While most jet-engine emissions have been reduced to comparatively low levels over the past decade, very little is known about the behaviour of nitrogen oxides (NOx), other than their role in the formation of ozone and smog.

Given the increasing concern over the environment in general, it is only to be expected that governments and regulatory authorities in Europe and the USA would seek to police jet-engine emissions more strictly. Most agree, however, that this can only be done on the basis of informed environmental judgements.

To what extent, for example, will the predicted rise in air traffic de-rail the drive for a sustained, long-term reduction in aircraft emissions? Also, perhaps more importantly, on what evidence, specifically linking NOx with aircraft pollution, will environmental regulators base future aircraft controls?

Airbus hopes that the results of the MOZAIC programme will go a long way towards answering these questions, and that they will be adopted, by regulatory bodies as a basis for future environmental impact assessments, as well as helping manufacturers in designing, more environmentally friendly aircraft.

TRAFFIC GROWTH

According to Airbus, airlines fly around 2,000 billion passenger-seat-kilometres a year, and, despite a recent lull in traffic, this figure is set to increase by around 5% a year, leading to a doubling over the next 10-15 years.

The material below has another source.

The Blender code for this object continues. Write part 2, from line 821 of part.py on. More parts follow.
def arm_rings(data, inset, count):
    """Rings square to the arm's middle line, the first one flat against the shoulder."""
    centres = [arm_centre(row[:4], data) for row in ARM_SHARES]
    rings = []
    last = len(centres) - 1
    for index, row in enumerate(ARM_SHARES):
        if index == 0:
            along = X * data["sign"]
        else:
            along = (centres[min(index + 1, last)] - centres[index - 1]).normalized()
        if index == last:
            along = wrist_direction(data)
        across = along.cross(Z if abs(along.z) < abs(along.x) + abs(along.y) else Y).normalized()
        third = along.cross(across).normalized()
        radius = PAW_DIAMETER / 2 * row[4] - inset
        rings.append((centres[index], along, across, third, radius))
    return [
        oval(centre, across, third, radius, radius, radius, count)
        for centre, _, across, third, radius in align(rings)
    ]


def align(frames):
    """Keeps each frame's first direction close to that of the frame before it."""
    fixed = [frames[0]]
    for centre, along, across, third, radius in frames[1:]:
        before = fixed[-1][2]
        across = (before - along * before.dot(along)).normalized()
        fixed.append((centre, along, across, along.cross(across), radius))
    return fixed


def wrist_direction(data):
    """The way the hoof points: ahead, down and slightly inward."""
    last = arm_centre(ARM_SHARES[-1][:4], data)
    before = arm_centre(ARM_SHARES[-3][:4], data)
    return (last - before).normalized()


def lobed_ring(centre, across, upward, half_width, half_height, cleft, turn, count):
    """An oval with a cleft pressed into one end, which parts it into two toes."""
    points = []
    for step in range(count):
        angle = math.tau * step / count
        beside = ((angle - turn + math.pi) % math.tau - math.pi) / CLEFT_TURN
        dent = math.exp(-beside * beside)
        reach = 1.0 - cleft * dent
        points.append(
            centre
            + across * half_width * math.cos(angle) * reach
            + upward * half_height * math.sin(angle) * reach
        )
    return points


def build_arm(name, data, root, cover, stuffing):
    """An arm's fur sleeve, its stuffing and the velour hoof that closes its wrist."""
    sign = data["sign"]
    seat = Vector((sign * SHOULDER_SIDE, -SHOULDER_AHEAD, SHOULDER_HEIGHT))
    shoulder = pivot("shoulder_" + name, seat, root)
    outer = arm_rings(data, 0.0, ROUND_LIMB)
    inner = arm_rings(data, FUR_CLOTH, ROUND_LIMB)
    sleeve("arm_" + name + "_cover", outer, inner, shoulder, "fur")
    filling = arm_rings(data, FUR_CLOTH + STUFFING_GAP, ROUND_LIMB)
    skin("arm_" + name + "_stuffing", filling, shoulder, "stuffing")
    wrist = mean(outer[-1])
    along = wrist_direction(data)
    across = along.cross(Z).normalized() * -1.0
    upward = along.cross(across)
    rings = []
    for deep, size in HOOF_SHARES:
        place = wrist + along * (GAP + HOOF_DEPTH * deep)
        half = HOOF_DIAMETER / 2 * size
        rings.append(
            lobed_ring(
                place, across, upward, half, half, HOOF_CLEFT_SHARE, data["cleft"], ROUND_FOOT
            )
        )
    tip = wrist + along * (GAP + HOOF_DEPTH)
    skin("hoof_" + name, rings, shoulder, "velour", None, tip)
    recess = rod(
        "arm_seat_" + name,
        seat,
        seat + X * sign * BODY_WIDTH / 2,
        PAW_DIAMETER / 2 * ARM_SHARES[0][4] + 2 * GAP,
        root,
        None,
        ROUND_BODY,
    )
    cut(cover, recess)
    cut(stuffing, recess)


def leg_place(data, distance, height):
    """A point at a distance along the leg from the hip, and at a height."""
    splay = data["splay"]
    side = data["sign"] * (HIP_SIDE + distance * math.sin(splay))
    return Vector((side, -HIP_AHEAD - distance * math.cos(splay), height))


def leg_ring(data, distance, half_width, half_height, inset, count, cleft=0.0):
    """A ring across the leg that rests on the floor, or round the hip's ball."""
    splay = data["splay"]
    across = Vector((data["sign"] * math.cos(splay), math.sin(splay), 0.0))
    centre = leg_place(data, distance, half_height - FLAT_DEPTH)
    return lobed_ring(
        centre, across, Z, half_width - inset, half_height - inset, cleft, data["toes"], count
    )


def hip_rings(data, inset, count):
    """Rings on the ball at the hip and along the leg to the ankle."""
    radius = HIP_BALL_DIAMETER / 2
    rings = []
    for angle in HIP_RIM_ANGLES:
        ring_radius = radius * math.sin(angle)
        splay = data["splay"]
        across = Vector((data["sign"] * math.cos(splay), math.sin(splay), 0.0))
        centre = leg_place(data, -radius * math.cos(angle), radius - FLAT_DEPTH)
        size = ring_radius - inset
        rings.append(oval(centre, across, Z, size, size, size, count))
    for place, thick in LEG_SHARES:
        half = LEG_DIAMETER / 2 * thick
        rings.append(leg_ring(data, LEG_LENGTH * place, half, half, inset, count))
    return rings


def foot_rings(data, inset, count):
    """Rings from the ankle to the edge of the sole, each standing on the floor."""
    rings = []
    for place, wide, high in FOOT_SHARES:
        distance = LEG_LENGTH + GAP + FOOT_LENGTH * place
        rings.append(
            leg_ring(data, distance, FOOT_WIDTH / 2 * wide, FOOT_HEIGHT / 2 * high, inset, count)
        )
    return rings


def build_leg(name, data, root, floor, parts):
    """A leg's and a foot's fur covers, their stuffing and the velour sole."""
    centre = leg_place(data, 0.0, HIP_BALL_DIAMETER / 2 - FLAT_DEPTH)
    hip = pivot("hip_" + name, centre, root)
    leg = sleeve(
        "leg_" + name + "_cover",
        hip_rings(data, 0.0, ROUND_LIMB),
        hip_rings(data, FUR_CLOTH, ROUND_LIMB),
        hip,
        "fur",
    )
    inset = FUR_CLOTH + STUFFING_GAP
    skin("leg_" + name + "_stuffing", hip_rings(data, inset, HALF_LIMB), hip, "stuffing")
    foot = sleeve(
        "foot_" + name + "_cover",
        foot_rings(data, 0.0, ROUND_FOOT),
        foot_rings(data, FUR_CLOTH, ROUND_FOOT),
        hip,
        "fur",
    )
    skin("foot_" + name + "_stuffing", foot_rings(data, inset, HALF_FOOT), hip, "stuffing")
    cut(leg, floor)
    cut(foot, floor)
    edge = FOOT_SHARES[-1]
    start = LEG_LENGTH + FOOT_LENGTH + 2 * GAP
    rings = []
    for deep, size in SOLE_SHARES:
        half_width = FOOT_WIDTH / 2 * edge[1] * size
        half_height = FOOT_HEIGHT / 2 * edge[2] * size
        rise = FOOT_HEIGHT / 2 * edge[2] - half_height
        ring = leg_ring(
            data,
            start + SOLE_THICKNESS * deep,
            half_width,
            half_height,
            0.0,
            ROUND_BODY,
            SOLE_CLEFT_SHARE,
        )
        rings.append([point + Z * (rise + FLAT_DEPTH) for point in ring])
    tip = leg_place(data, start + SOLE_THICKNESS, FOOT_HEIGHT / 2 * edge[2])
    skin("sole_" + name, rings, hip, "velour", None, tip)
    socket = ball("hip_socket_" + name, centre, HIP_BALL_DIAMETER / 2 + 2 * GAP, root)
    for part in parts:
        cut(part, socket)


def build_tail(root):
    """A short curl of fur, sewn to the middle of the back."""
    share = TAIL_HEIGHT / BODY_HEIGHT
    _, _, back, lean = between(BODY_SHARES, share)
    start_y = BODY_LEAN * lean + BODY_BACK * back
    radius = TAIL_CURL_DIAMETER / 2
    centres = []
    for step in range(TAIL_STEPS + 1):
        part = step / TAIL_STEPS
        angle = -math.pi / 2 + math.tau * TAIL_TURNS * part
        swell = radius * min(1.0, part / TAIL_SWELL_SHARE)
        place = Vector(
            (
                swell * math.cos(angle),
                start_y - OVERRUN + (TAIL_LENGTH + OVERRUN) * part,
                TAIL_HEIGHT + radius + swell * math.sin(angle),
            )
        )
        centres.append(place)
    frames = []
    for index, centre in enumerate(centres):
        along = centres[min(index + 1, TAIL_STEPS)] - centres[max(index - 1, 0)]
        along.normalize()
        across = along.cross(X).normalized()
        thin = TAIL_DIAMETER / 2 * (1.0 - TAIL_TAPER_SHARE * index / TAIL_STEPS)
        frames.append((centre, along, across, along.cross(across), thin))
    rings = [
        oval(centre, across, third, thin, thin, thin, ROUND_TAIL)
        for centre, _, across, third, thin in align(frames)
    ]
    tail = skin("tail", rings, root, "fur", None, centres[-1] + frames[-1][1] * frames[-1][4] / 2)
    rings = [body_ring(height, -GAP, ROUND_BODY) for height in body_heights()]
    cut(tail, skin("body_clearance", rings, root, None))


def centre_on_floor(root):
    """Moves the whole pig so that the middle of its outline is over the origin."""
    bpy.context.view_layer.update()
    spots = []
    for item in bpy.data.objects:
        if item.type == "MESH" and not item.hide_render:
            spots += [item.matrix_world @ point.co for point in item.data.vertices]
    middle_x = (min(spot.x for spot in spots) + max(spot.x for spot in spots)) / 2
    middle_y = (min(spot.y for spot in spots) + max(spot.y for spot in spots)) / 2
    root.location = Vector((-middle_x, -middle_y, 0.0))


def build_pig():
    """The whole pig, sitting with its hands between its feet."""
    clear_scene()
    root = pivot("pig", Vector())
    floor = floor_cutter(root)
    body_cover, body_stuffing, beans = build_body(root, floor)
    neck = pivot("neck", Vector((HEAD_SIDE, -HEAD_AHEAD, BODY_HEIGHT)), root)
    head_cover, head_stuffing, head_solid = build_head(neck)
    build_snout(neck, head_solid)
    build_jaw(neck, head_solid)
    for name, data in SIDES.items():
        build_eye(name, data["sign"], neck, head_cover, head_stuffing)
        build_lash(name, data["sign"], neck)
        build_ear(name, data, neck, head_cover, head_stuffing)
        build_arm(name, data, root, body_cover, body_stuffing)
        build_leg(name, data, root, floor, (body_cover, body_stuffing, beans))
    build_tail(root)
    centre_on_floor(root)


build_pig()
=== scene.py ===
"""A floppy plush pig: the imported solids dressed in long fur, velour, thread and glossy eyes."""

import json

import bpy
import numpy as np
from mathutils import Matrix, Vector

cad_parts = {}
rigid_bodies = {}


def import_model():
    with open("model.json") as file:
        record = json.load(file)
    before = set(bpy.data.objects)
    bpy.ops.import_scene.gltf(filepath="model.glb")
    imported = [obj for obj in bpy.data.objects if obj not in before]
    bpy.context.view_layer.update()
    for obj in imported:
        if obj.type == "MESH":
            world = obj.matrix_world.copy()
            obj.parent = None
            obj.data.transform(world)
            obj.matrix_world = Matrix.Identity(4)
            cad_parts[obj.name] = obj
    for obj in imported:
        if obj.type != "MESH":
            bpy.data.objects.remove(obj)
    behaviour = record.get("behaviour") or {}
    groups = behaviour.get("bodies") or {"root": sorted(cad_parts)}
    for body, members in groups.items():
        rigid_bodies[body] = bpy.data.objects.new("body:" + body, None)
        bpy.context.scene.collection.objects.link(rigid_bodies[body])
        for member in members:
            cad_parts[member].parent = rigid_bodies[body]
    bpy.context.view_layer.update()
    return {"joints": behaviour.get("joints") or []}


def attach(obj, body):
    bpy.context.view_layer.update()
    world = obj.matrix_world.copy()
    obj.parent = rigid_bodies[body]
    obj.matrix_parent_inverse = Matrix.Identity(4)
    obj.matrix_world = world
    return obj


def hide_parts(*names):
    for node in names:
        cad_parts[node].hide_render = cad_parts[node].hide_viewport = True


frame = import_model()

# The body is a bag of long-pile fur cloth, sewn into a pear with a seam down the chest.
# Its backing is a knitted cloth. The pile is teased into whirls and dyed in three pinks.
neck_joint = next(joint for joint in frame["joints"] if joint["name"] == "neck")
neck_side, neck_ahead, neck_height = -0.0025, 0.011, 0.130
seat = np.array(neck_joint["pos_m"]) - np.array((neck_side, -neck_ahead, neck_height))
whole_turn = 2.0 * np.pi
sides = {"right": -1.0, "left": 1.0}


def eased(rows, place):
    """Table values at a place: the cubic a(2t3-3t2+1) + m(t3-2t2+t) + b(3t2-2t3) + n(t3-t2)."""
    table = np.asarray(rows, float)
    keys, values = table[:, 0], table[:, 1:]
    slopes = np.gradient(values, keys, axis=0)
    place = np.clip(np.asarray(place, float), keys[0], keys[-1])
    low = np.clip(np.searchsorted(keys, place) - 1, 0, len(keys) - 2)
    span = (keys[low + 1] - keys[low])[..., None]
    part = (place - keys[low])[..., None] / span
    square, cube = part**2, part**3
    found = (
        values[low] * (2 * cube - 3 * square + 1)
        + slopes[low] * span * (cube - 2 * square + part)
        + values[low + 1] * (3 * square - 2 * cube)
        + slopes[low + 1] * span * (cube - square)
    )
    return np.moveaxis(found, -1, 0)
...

This growth, the company says, will obviously be accompanied by parallel increases in fuel consumption and emissions to the atmosphere. Aircraft already produce eight times more pollution than cars and around 22 times more than electric-powered trains, per passenger mile.

Gases such as carbon dioxide, methane, nitrous oxide and ozone in the troposphere have all increased dramatically in concentration over the last 50 years. According to Airbus, while the majority of studies have concentrated on the environmental effects of aircraft higher up in the stratosphere, ozone production by man-made pollutants such as aircraft NOx in the troposphere has received far less attention.

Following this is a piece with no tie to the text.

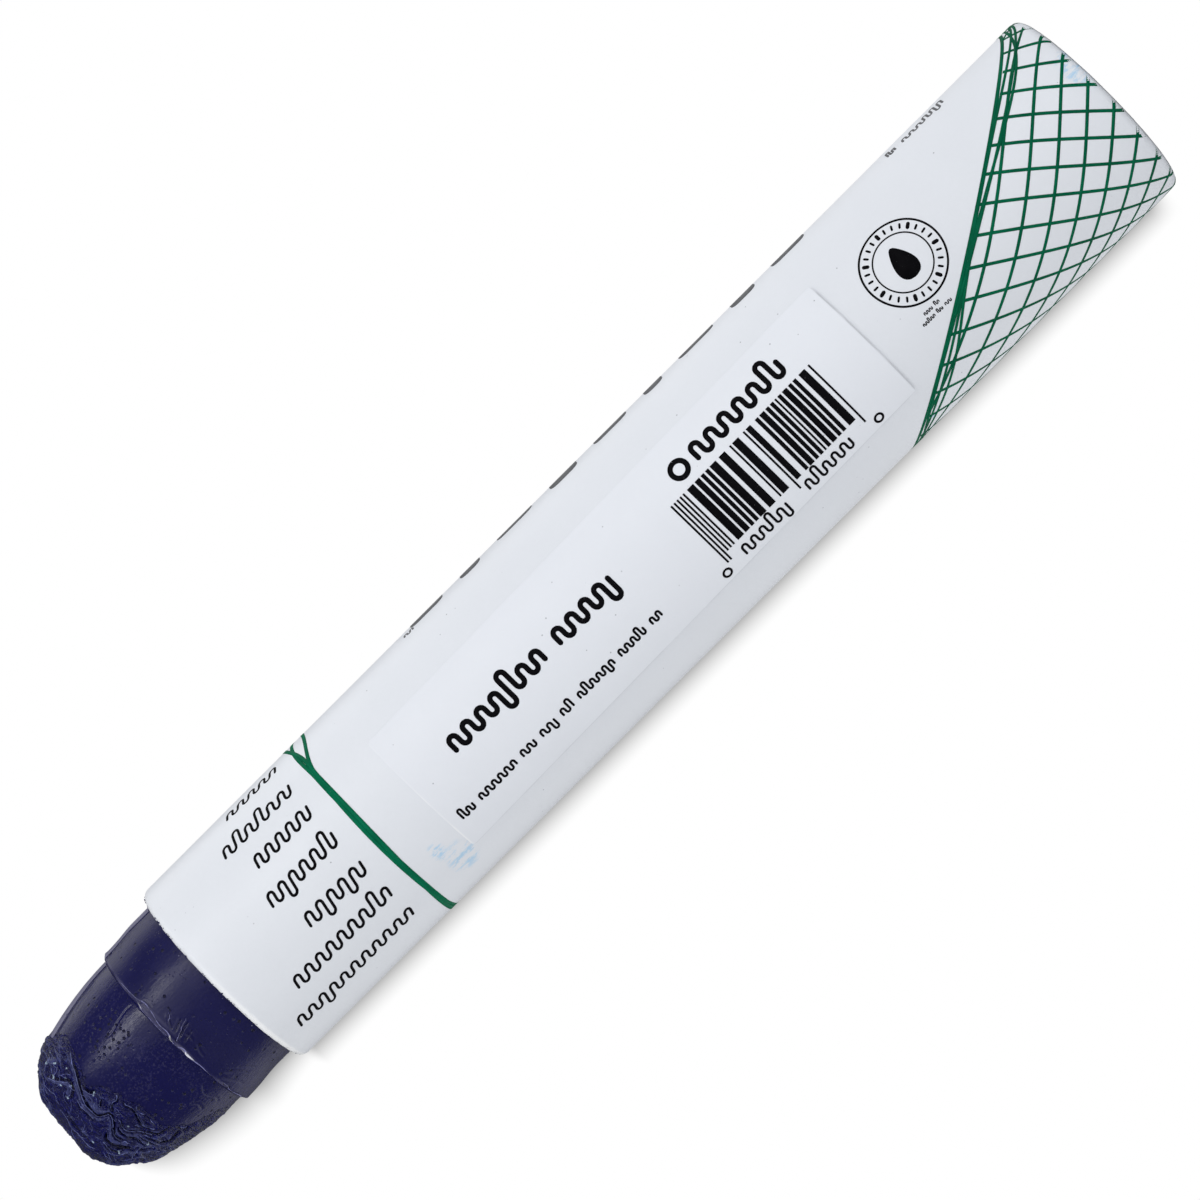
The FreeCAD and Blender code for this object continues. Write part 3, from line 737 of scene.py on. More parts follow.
def creased(marks, across, height, weight):
    """Sum of the marks' depths and banks at each point, in metres."""
    total = np.zeros(across.shape)
    for points, depth, half_width, left_bank, right_bank in marks:
        line = run_through(points, 6 * len(points)) * MM
        reach = 5 * half_width * MM
        low, high = line.min(axis=0) - reach, line.max(axis=0) + reach
        near = (across > low[0]) & (across < high[0]) & (height > low[1]) & (height < high[1])
        distance, along = off_line(line, across[near], height[near])
        off = distance / (half_width * MM)
        fading = smooth(along, 0, 0.12) * smooth(along, 1, 0.85)
        groove = -depth * np.exp(-(off**2) * 1.3)
        left, right = (np.exp(-((off - middle) ** 2) / 1.2) for middle in (1.7, -1.7))
        total[near] += (groove + left_bank * left + right_bank * right) * fading * MM
    return total * weight


def skin_edge(turn):
    """Height of the skin's edge at each angle, in metres."""
    angles, heights = np.array(SKIN_EDGE).T
    edge = np.interp(np.degrees(turn), angles, heights) * MM
    ring = np.stack([np.sin(turn), np.cos(turn), 0 * turn], axis=-1)
    ragged = cloudy(ring, 0.11, 3) * 0.16 + cloudy(ring, 0.035, 4) * 0.07
    return edge + ragged * MM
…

Over Europe alone, tropospheric ozone has increased by a factor of five since 1970, the company points out. Concentrations are increasing at a rate of between 1% and 2% per year in the northern hemisphere, and around half that in the southern hemisphere.

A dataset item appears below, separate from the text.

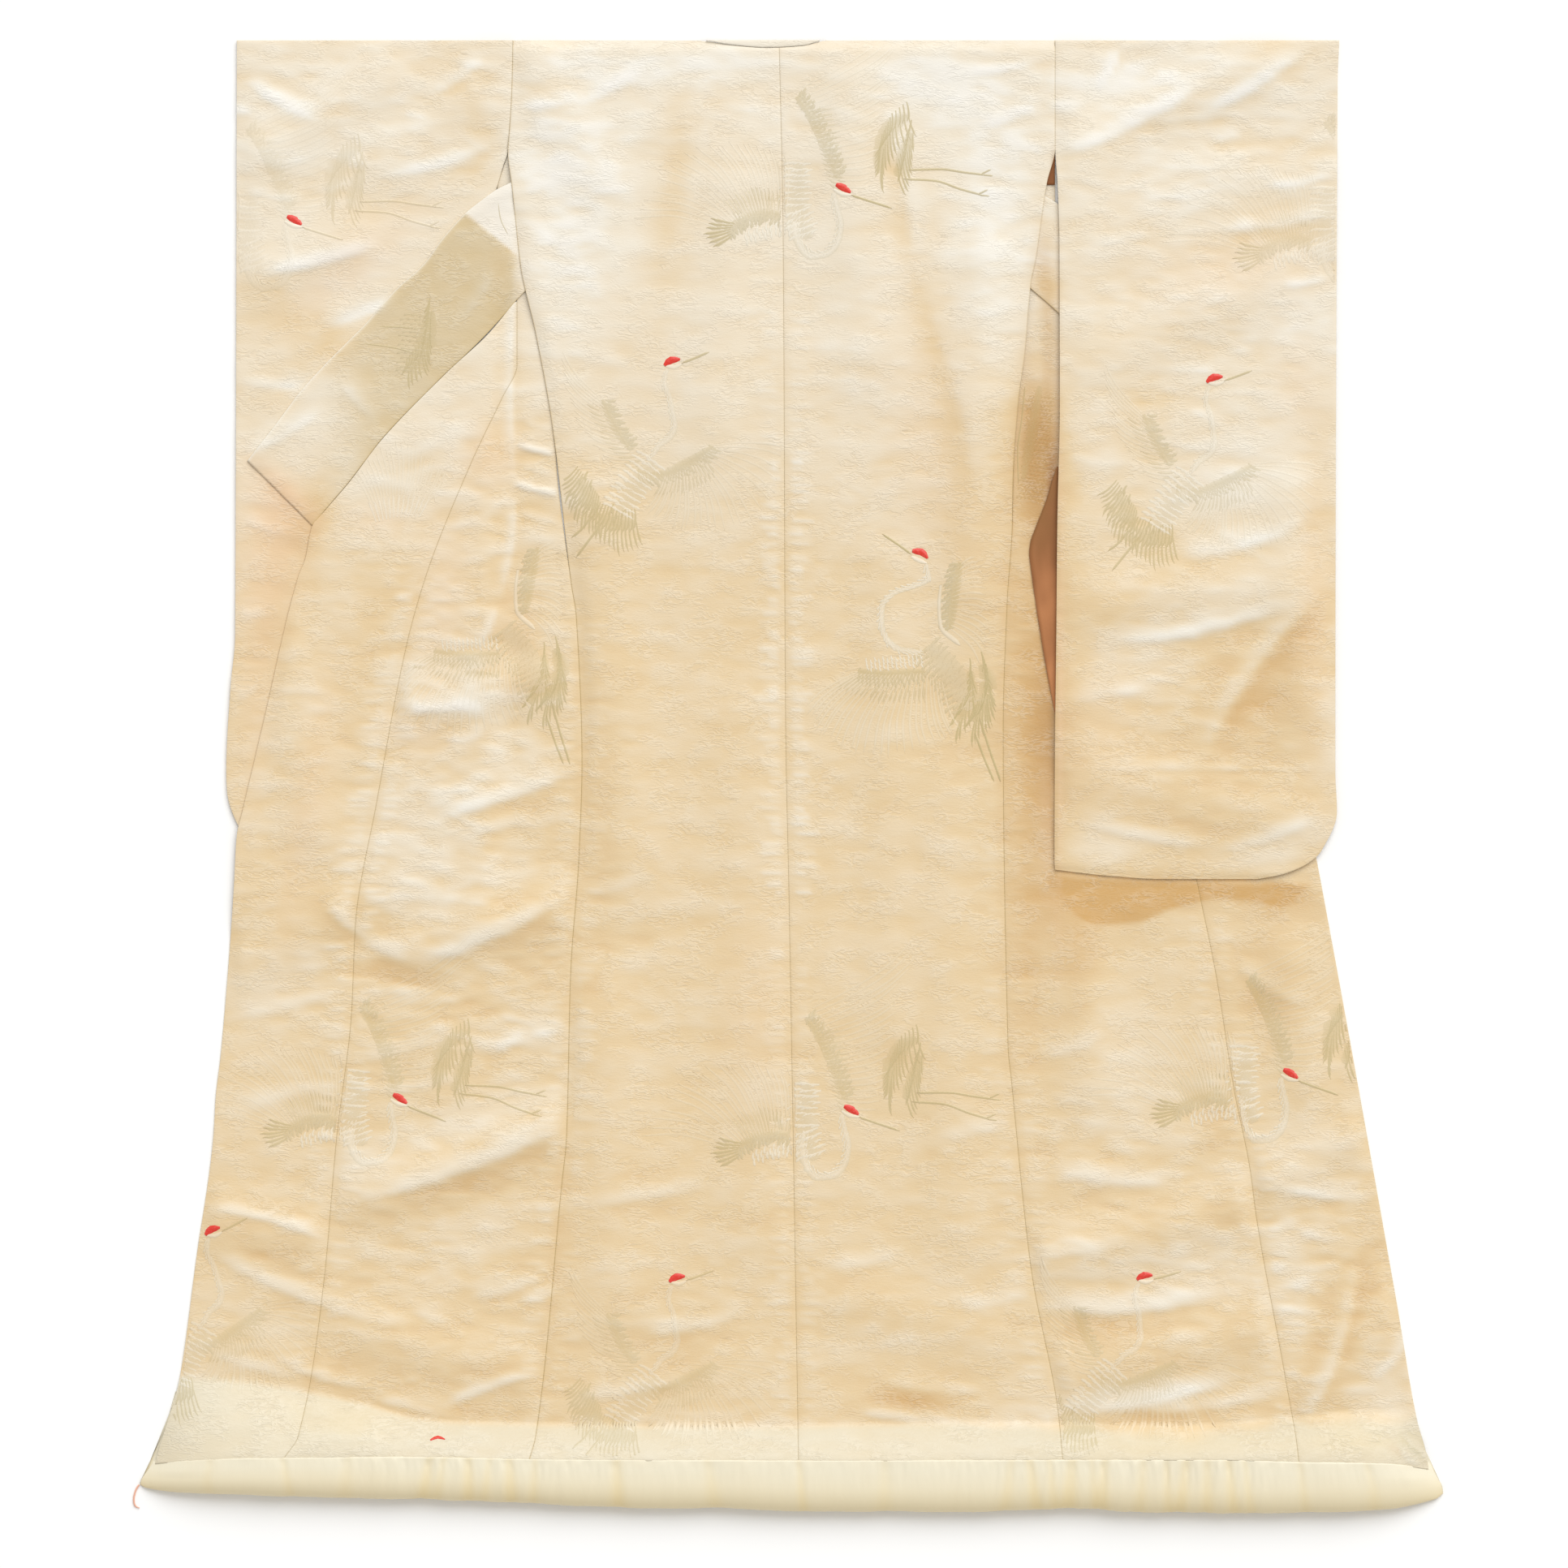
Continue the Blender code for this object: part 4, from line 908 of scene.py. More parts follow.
# A material under construction; node takes a type, its settings, and its sockets' values or links
class Cloth:
    def __init__(self, name):
        self.material = bpy.data.materials.new(name)
        self.material.use_nodes = True
        self.tree = self.material.node_tree
        self.shader = self.tree.nodes["Principled BSDF"]

    def node(self, kind, settings, sockets, output=0):
        made = self.tree.nodes.new(kind)
        for key, value in settings.items():
            setattr(made, key, value)
        for key, value in sockets.items():
            self.feed(made.inputs[key], value)
        return Wire(self, made.outputs[output])

    def feed(self, socket, value):
        if isinstance(value, Wire):
            self.tree.links.new(value.socket, socket)
        else:
            socket.default_value = value

    def surface(self, **sockets):
        for key, value in sockets.items():
            self.feed(self.shader.inputs[key.replace("_", " ")], value)
        return self.material

    def noise(self, fineness, detail=1.0, distortion=0.0):
        place = self.node("ShaderNodeTexCoord", {}, {}, "Object")
        place = self.node("ShaderNodeMapping", {}, {"Vector": place, "Scale": fineness})
        sockets = {"Vector": place, "Scale": 1.0, "Detail": detail, "Distortion": distortion}
        return self.node("ShaderNodeTexNoise", {}, sockets)

    def bumped(self, strength, distance, height):
        sockets = {"Strength": strength, "Distance": distance, "Height": height}
        return self.node("ShaderNodeBump", {}, sockets)

    def tinted(self, colour, other, factor, blend="MIX"):
        settings = {"data_type": "RGBA", "blend_type": blend}
        return self.node("ShaderNodeMix", settings, {"Factor": factor, 6: colour, 7: other}, 2)

    def dyeAndShade(self):
        return self.node("ShaderNodeVertexColor", {"layer_name": "dyeAndShade"}, {})


brocadeLook = {"roughness": 0.46, "sheen": 0.16, "ripple": 0.00055, "rippleStrength": 0.60,
               "rippleFineness": (70, 205, 70), "clusterFineness": (30, 38, 30), "thread": 0.13,
               "threadFineness": (900, 260, 900), "rippleTint": 0.16, "lit": (0.88, 0.84, 0.74, 1),
               "driftFineness": (9, 9, 9), "drift": 0.30, "drifted": (0.74, 0.58, 0.36, 1)}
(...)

Measuring air composition at this level could help verify current theories about photochemical processes as a way of understanding and predicting the effects of aircraft emissions, the company says.

While ozone is one of the key elements in the troposphere, high concentrations at this level are hazardous to humans. In the stratosphere, ozone plays a key role in protecting the earth's surface from harmful radiation from the Sun. Few commercial aircraft fly that high, however, so their effects on the ozone layer are less pronounced, and are even reversed in some cases.

Ozone in the atmosphere comes from several sources, but chemical reactions involving NOx are a major concern. In the troposphere, high concentrations of nitrogen oxides result in high levels of ozone. In contrast, NOx emissions lead to ozone depletion in the stratosphere because a different set of chemical reactions predominates higher up in the atmosphere.

The task for the MOZAIC scientists is pinpointing the level of ozone production at the troposphere/stratosphere interface, which varies in height according to the time of year.

"It is well known that the tropopause altitude is lowest in winter," says Marenco. "Subsonic aircraft flying over the North Atlantic are therefore spending more time in the stratosphere during this period," he says.

"The question is, how could NOx releases in lower-stratospheric air effect the upper layers of the atmosphere, particularly if they are transported to higher altitudes by vertical mixing?"

The detection of ozone and other trace products arising from jet-exhaust emissions, such as water vapour, is difficult to measure directly. By collecting data from the troposphere, however, and then using them to validate models, researchers believe that they will be able to plot its formation.

Test instrumentation, developed jointly by CNRS and the German KFA nuclear-research centre in Julich, and installed at Aerospatiale's Toulouse plant, is designed to take measurements in the air every 4s. The equipment is in the A340 avionics bay just below the cockpit.

An onboard ozone analyser, samples pressurised air which flows through an external inlet below the flight deck. The air inlet and pumps are coated internally with Teflon to avoid destroying the ozone as it enters the aircraft.

About 200,000 measurements are taken on a typical 12h flight, recording speed and position data, as well as ozone, mainly during cruise flight. Air humidity and temperature is monitored using a water-vapour sensor, housed outside the aircraft close to the ozone probe.

The sensor consists of a tiny plastic chip, the electrical properties of which change when it absorbs humidity, says Prof Dieter Kley, the leader of the Julich team, which developed the device.

Ozone and water vapour are closely interrelated, says Kley. The lifetime of an ozone molecule depends greatly on the concentration of water vapour in the air, a correlation, which has been confirmed by the first results from the MOZAIC measurements, he adds.

Even at this early stage in the data analysis, it is clear to Kley that it is unlikely that water vapour from jet engines contributes to the greenhouse effect.

If additional ozone in the troposphere changed the total amount of trace gases at that level, however, it may have a negative effect on the troposphere's ability to clean itself, he says. "If aircraft make a significant contribution to the total amount of ozone, we should be able to determine this in the context of the MOZAIC programme."

The Cambridge researchers have developed three-dimensional general-circulation models, which include ozone as a variable. The model ozone distributions will be compared to the MOZAIC data in an attempt to validate seasonal and short-term variations.

The MOZAIC programme is expected to finish at the end of this year, and will possibly include two more A340s on transpacific routes.